I actually thought that John McCain's "X Prize" for a superior car battery was small-bore, but a decent enough idea, but upon closer inspection it's actually quite silly:
I should be able to avoid saying anything as dumb as McCain's battery-prize proposal. Not that I don't like batteries, mind you! But if someone were to invent a better one they'd already be poised to make a huge amount of money through its commercialization. Offering prizes for innovation isn't always a terrible idea — for pharmaceuticals with a limited market of potential users it can make sense due to the huge costs associated with developing and testing a new drug. But everyone in the developed world needs better energy storage technology, and they need it right now. And while it's important to make sure your new batteries are safe and robust (e.g. they don't explode too much), that's still much easier and cheaper to do than it is to conduct a set of double-blind human trials. So sweetening the pot is unnecessary. Anyone who has a good idea about how to build a better battery is already working on the problem.
It also is a pretty miniscule prize considering the billions to be made off the idea, and as I did say, putting it toward building a better BATTERY, which keeps us in a dominant car culture and on the currently high-polluting energy grid is counter-productive. Of course, most of McCain's ideas are counter-productive, and interestingly enough, he'll admit that to you.
At a town hall in Fresno, CA, McCain admitted that the offshore drilling proposal he unveiled last week would probably have mostly “psychological” benefits, NBC/NJ’s Adam Aigner-Treworgy notes. “Even though it may take some years, the fact that we are exploiting those reserves would have psychological impact that I think is beneficial." Uh oh.

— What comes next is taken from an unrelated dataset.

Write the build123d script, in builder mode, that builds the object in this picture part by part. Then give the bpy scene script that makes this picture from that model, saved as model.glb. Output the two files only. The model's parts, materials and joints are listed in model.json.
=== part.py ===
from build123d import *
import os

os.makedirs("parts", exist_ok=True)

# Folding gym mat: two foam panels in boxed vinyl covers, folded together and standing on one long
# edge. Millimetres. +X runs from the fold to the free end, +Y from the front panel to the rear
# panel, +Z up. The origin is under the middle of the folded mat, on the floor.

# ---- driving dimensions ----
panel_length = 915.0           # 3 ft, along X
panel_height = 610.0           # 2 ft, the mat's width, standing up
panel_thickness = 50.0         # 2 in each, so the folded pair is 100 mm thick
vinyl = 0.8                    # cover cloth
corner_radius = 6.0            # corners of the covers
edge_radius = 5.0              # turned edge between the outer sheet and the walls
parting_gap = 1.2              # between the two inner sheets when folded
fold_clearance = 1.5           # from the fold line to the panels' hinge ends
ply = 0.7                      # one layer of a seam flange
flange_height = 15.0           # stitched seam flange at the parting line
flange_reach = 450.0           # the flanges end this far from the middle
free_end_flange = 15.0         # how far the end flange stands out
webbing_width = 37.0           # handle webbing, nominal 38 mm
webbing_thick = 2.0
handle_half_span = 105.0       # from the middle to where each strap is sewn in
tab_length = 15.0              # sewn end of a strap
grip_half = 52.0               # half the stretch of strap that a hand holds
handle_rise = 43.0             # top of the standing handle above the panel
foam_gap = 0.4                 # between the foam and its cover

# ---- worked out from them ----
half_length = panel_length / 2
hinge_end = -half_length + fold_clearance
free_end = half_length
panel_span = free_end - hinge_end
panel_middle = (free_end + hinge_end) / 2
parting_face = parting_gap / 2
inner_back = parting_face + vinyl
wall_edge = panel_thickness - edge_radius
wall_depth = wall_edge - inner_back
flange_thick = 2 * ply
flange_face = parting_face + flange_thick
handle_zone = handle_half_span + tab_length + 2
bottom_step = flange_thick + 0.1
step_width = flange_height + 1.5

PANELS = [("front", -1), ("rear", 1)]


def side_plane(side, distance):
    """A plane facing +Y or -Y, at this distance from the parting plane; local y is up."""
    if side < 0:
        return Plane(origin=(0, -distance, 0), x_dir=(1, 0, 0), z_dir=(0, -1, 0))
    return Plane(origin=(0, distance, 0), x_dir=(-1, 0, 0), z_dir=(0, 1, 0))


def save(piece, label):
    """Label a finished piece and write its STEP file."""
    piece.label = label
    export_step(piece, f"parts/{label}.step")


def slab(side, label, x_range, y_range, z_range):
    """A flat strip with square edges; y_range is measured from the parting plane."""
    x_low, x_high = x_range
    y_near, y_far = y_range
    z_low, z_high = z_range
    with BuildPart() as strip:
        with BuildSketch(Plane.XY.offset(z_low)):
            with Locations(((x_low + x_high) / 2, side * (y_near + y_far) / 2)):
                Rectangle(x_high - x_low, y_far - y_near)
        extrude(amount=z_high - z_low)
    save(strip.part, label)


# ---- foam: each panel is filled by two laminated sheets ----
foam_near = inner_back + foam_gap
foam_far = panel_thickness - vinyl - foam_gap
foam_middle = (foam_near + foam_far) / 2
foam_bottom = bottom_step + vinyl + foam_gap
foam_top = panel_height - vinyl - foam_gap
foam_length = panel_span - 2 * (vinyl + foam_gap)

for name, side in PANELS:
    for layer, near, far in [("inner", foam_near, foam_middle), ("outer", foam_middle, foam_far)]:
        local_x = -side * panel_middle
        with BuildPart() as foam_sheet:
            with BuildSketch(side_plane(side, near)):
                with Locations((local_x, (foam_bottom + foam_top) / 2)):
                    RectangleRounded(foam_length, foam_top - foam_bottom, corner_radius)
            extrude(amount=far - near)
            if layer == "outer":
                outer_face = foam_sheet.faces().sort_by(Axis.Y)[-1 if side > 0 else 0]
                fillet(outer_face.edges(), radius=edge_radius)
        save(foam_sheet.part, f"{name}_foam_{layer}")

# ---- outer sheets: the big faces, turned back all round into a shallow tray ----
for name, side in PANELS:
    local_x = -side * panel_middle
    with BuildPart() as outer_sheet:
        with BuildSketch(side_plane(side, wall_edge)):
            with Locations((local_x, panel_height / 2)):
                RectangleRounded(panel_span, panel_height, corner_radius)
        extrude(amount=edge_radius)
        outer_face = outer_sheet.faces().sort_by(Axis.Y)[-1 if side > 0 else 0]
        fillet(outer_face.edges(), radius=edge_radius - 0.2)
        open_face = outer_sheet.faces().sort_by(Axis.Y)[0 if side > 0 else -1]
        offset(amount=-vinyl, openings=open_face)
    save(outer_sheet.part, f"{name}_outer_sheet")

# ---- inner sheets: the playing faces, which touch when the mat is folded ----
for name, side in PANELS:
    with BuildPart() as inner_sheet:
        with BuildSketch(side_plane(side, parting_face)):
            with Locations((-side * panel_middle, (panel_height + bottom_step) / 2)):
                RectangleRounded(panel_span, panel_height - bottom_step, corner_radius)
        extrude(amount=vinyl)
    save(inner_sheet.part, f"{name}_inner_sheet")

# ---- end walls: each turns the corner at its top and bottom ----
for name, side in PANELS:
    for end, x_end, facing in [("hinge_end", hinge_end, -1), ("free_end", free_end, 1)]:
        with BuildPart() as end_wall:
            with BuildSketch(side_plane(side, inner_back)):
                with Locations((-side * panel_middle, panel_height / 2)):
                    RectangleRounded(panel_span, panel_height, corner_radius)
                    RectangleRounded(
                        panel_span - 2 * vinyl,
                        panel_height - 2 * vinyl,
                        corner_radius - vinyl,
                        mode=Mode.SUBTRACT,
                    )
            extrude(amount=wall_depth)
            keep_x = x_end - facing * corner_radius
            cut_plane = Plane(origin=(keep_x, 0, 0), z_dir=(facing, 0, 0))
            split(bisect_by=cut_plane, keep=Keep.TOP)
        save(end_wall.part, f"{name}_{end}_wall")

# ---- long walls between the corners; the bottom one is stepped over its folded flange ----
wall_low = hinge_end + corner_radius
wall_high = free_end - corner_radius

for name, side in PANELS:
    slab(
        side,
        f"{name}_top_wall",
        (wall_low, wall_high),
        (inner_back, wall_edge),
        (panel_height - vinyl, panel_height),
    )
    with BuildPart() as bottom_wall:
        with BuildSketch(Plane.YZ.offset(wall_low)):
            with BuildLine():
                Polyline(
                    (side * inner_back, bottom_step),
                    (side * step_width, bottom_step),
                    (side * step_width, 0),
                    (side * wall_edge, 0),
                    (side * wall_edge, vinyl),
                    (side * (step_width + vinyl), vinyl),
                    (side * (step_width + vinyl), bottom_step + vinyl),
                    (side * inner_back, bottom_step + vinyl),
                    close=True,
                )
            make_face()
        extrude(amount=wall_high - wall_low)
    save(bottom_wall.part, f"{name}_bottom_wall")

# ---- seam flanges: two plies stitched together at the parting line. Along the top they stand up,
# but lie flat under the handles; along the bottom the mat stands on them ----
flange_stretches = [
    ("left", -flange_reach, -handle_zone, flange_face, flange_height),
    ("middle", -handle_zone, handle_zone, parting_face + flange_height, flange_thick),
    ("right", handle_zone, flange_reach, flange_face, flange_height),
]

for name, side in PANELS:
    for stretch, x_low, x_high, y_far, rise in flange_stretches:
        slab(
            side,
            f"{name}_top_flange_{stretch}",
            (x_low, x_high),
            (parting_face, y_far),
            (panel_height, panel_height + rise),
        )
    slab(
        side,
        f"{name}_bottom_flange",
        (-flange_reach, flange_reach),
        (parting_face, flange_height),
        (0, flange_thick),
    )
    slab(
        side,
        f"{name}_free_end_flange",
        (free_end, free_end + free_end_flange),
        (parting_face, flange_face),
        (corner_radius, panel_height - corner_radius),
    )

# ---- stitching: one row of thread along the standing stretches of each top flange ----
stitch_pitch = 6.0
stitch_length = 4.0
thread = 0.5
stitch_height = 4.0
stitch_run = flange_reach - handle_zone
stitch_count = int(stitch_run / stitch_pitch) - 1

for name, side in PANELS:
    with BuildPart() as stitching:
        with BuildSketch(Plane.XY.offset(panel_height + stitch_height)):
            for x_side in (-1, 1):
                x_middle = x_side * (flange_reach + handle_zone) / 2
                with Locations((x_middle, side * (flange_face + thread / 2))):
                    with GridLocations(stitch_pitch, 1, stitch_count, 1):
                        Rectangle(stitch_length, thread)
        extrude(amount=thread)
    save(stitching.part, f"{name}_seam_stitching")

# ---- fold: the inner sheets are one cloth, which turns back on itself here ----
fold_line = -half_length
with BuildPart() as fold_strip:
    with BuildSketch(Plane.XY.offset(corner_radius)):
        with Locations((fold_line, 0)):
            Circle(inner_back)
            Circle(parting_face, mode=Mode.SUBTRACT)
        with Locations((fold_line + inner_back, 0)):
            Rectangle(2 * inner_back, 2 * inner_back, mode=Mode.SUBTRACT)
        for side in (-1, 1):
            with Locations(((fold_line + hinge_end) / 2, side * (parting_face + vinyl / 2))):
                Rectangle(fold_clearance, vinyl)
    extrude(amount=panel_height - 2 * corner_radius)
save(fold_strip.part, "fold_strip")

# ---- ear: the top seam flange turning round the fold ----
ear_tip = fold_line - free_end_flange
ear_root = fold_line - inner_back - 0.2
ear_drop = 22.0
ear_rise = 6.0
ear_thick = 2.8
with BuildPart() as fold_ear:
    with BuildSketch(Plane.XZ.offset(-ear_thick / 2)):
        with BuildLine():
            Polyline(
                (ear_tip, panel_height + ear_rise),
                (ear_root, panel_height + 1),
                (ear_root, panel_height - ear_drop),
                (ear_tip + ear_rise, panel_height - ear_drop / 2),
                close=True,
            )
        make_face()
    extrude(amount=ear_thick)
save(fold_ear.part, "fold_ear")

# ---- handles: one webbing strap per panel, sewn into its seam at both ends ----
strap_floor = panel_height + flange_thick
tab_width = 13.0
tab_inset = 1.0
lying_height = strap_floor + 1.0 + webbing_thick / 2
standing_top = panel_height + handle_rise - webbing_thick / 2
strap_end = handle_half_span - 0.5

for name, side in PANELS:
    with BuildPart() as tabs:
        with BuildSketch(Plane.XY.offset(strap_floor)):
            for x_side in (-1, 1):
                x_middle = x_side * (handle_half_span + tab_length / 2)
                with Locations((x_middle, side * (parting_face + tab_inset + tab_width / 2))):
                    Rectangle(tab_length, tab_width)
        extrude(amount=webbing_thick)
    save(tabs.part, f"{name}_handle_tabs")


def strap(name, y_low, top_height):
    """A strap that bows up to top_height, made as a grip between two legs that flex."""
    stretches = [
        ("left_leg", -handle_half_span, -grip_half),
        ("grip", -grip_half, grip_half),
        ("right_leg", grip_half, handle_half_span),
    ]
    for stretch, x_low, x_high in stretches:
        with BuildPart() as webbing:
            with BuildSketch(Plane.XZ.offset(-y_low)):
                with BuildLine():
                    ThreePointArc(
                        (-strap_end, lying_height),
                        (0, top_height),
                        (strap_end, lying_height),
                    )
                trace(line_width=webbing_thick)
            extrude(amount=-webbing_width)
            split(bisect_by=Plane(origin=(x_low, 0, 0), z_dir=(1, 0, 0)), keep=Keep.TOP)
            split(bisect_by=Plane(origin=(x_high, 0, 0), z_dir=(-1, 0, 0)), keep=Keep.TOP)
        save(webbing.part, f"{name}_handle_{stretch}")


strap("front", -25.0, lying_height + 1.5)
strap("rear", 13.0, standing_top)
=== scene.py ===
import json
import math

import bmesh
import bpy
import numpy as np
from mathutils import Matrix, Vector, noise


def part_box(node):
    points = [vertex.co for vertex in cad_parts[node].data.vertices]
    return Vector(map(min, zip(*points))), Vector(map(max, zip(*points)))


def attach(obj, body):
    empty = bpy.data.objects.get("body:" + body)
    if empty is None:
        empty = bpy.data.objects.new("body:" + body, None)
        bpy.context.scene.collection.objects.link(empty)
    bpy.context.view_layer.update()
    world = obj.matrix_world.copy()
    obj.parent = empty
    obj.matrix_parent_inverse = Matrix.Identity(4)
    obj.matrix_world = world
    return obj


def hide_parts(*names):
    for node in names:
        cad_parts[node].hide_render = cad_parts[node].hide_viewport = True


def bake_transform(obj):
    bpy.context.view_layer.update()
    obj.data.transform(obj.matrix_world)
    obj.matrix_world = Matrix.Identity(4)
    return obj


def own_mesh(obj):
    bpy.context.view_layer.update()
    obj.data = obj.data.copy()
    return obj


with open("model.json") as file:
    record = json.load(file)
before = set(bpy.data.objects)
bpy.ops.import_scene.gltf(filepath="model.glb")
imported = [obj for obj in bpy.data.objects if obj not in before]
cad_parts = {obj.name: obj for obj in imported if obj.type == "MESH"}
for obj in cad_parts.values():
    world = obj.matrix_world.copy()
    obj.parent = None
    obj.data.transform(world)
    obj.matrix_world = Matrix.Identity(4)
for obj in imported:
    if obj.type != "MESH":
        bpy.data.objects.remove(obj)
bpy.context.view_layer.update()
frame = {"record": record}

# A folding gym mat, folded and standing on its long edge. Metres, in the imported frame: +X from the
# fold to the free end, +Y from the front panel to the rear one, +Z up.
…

This is not the first time that McCain has offered a "psychological benefit" to consumers struggling with high food and energy prices. It's one thing to offer a quick-fix Big Con solution to every problem, it's quite another to TELL everyone it's a con. The three-card monte practitioner doesn't usually whisper in your ear "I actually threw your card to the left when you weren't looking."
Maybe McCain knows he can't peddle this nonsense. The handpicked panelists for his own rallies are scoffing at the offshore drilling idea.

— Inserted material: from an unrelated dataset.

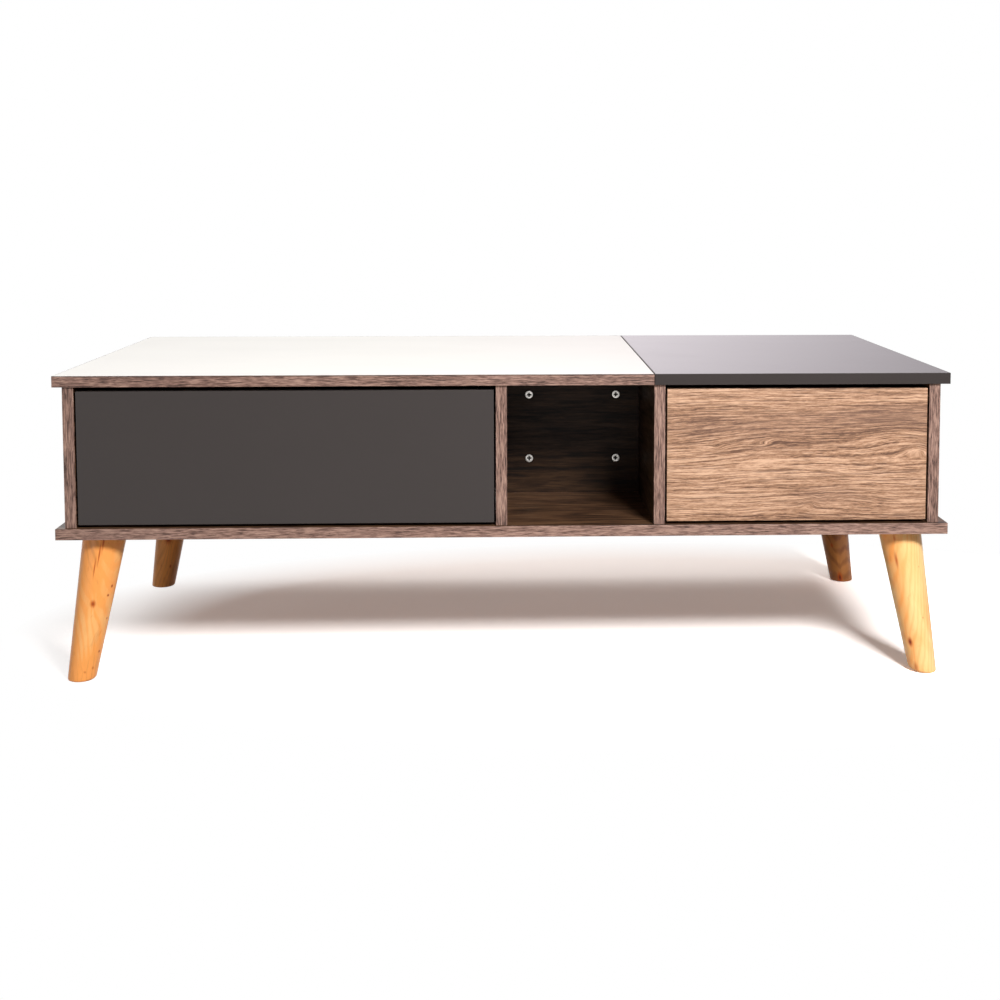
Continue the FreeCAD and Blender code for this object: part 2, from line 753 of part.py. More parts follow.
# One of each fastener, about its own Z axis
cam_drum = rod("cam_drum", (ZERO, ZERO, -s.cam_height), "+z", s.cam_radius, s.cam_height)
half_slot = s.cam_slot_length / 2
half_width = s.cam_slot_width / 2
slot_z = (-s.cam_slot_depth, s.overrun)
cam_slots = [
    box("cam_slot_long", (-half_slot, half_slot), (-half_width, half_width), slot_z),
    box("cam_slot_cross", (-half_width, half_width), (-half_slot, half_slot), slot_z),
]
mouth_length = s.cam_radius + s.overrun
cam_mouth = rod("cam_mouth", (ZERO, ZERO, -middle_board), "-x", s.cam_bolt_bore_radius, mouth_length)
cam_disc = eased("cam_disc", cam_drum, s.cam_ease, in_face("+z", ZERO))
cam_master = cut("cam_master", cam_disc, cam_slots + [cam_mouth])
head_end = s.cam_inset - s.cam_bolt_tip_gap
neck_start = head_end - s.cam_bolt_head - s.cam_bolt_neck
bolt_master = turned(
    "cam_bolt_master",
    [
        (ZERO, -s.cam_bolt_bite),
        (s.cam_bolt_bite_radius, -s.cam_bolt_bite),
        (s.cam_bolt_bite_radius, ZERO),
        (s.cam_bolt_radius, ZERO),
        (s.cam_bolt_radius, neck_start),
        (s.cam_bolt_neck_radius, neck_start),
        (s.cam_bolt_neck_radius, head_end - s.cam_bolt_head),
        (s.cam_bolt_head_radius, head_end - s.cam_bolt_head),
        (s.cam_bolt_head_radius, head_end),
        (ZERO, head_end),
    ],
)
dowel_master = rod("dowel_master", (ZERO, ZERO, ZERO), "+z", s.dowel_radius, s.dowel_length)
screw_master = turned(
    "screw_master",
    [
        (ZERO, ZERO),
        (s.screw_head_radius, ZERO),
        (s.screw_head_radius, s.screw_head),
        (s.screw_radius, s.screw_head),
        (s.screw_radius, s.screw_length),
        (ZERO, s.screw_length),
    ],
)
rail_screw_master = turned(
    "rail_screw_master",
    [
        (ZERO, ZERO),
        (s.rail_screw_head_radius, ZERO),
        (s.rail_screw_radius, s.rail_sheet),
        (s.rail_screw_radius, s.rail_screw_length),
        (ZERO, s.rail_screw_length),
    ],
)
leg_bolt_blank = turned(
    "leg_bolt_blank",
    [
        (ZERO, -s.board - s.leg_bolt_reach),
        (s.leg_bolt_radius, -s.board - s.leg_bolt_reach),
        (s.leg_bolt_radius, ZERO),
        (s.leg_flange_radius, ZERO),
        (s.leg_flange_radius, s.leg_flange),
        (s.leg_head_radius, s.leg_flange),
        (s.leg_head_radius, s.leg_flange + s.leg_head),
        (ZERO, s.leg_flange + s.leg_head),
    ],
)
hex_key = doc.addObject("Part::Prism", "leg_bolt_socket")
hex_key.Polygon = 6
bind(hex_key, Circumradius=s.leg_socket_radius, Height=s.leg_socket_depth + s.overrun)
place(hex_key, (ZERO, ZERO, s.leg_flange + s.leg_head - s.leg_socket_depth))
leg_bolt_master = cut("leg_bolt_master", leg_bolt_blank, [hex_key])
insert_master = turned(
    "insert_master",
    [
        (s.leg_bolt_radius, ZERO),
        (s.insert_radius, ZERO),
        (s.insert_radius, s.insert_length),
        (s.leg_bolt_radius, s.insert_length),
    ],
)
doc.recompute()


def cam_placements(cams):
    """Cams in their mouths, each turned so that its side opening faces its bolt."""
    placements = []
    for mouth, opening, way in cams:
        out = Vector(*WAYS[opening][1])
        toward_bolt = Vector(*WAYS[way][1]) * -1
        third = out.cross(toward_bolt * -1)
        turn = Rotation(toward_bolt * -1, third, out, "ZXY")
        placements.append(Placement(Vector(*(Size.of(size).number for size in mouth)), turn))
    return placements


copies("carcass_cam_locks", cam_master, cam_placements(cam_seats))
copies("carcass_cam_bolts", bolt_master, cam_bolt_seats)
copies("carcass_dowels", dowel_master, dowel_seats)
copies("carcass_screws", screw_master, screw_seats)
copies("bay_rail_screws", rail_screw_master, bay_rail_screws)
copies("leg_bolts", leg_bolt_master, leg_bolt_seats)
copies("leg_inserts", insert_master, insert_seats)
for bay in bays:
    copies(f"{bay.name}_drawer_cam_locks", cam_master, cam_placements(bay.cams))
    copies(f"{bay.name}_drawer_cam_bolts", bolt_master, bay.bolts)
    copies(f"{bay.name}_drawer_back_screws", screw_master, bay.screws)
    copies(f"{bay.name}_drawer_rail_screws", rail_screw_master, bay.rail_screws)
doc.recompute()

# Nothing is written unless every object is sound
for thing in doc.Objects:
    if "Invalid" in thing.State or "Error" in thing.State:
        raise ValueError(f"{thing.Label} failed: {thing.State}")
for label, thing in parts.items():
    if thing.Shape.isNull() or not thing.Shape.isValid():
        raise ValueError(f"{label} has no sound shape")
os.makedirs("parts", exist_ok=True)
for label, thing in parts.items():
    thing.Shape.exportStep(f"parts/{label}.step")
print(f"{len(parts)} nodes, {sum(len(thing.Shape.Solids) for thing in parts.values())} solids")
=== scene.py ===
"""Coffee table with two drawers, an open niche and splayed legs: its finishes, edges, legs and studio.

Lengths are in metres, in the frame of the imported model: +Z up, the floor at z = 0 and the front at -Y.
"""
import math

import bmesh
import bpy
import numpy as np
from bpy.props import FloatProperty, FloatVectorProperty, IntProperty, PointerProperty
from mathutils import Matrix, Vector


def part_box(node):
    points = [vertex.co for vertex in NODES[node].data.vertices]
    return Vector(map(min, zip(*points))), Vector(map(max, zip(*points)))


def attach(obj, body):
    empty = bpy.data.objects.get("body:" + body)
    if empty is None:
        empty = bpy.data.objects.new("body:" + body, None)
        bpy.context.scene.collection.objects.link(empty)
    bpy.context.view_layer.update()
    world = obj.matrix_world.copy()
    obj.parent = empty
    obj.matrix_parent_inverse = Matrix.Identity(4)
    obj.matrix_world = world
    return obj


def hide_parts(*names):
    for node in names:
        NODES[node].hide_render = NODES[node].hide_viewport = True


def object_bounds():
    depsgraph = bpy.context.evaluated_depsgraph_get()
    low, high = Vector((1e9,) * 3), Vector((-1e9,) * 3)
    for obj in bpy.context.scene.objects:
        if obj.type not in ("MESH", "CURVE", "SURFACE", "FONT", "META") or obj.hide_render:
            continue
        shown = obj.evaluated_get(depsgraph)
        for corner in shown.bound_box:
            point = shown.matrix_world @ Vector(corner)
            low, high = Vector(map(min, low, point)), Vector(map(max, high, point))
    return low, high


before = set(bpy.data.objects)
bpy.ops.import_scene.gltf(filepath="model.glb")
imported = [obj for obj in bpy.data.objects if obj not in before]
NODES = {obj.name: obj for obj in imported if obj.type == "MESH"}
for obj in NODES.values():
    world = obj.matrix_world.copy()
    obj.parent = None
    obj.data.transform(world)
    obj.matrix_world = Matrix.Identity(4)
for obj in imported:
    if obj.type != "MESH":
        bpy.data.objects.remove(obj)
CAD_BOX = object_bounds()
MM = 0.001

bl_info = {
    "name": "Coffee table with two drawers",
    "version": (1, 0, 0),
    "blender": (4, 5, 0),
    "location": "3D View > Sidebar > Table",
    "description": "Finishes, edge bands, drawer fronts, legs and studio of a coffee table",
    "category": "Object",
}


def linear(red, green, blue):
    """A display colour of 0 to 255 as linear light: each share over its toe, to the power 2.4."""
    shares = np.array([red, green, blue]) / 255
    light = np.where(shares <= 0.04045, shares / 12.92, ((shares + 0.055) / 1.055) ** 2.4)
    return tuple(float(value) for value in light)


def colour(name, description, *display):
    """A colour property, with its default given as a display colour."""
    return FloatVectorProperty(
        name=name, description=description, subtype="COLOR", size=3, min=0, max=1, default=linear(*display)
    )


def length(name, description, default):
    """A length property in metres."""
    return FloatProperty(name=name, description=description, unit="LENGTH", min=0, precision=5, default=default)


def watts(name, description, default):
    """A lamp's power property in watts."""
    return FloatProperty(name=name, description=description, subtype="POWER", default=default)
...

Feeney also took issue with McCain's controversial proposal to lift the moratorium on offshore oil exploration: "It makes me nervous to think about those who are proposing to drain America's offshore oil and gas reserves as quickly as possible in the hopes of driving down the price of gasoline, because I think when you look at the good sources of information, were we to open up the California coast or the Alaska National Wildlife Refuge to drilling, it would be 12, 15, maybe 20 years before those resources came online and got to full productions."
Adding that some research shows that drilling in ANWR would only "reduce our dependence on foreign oil from 70% to 67%," Feeney added, "I'm not sure most Americans would think that's really worth the price of admission."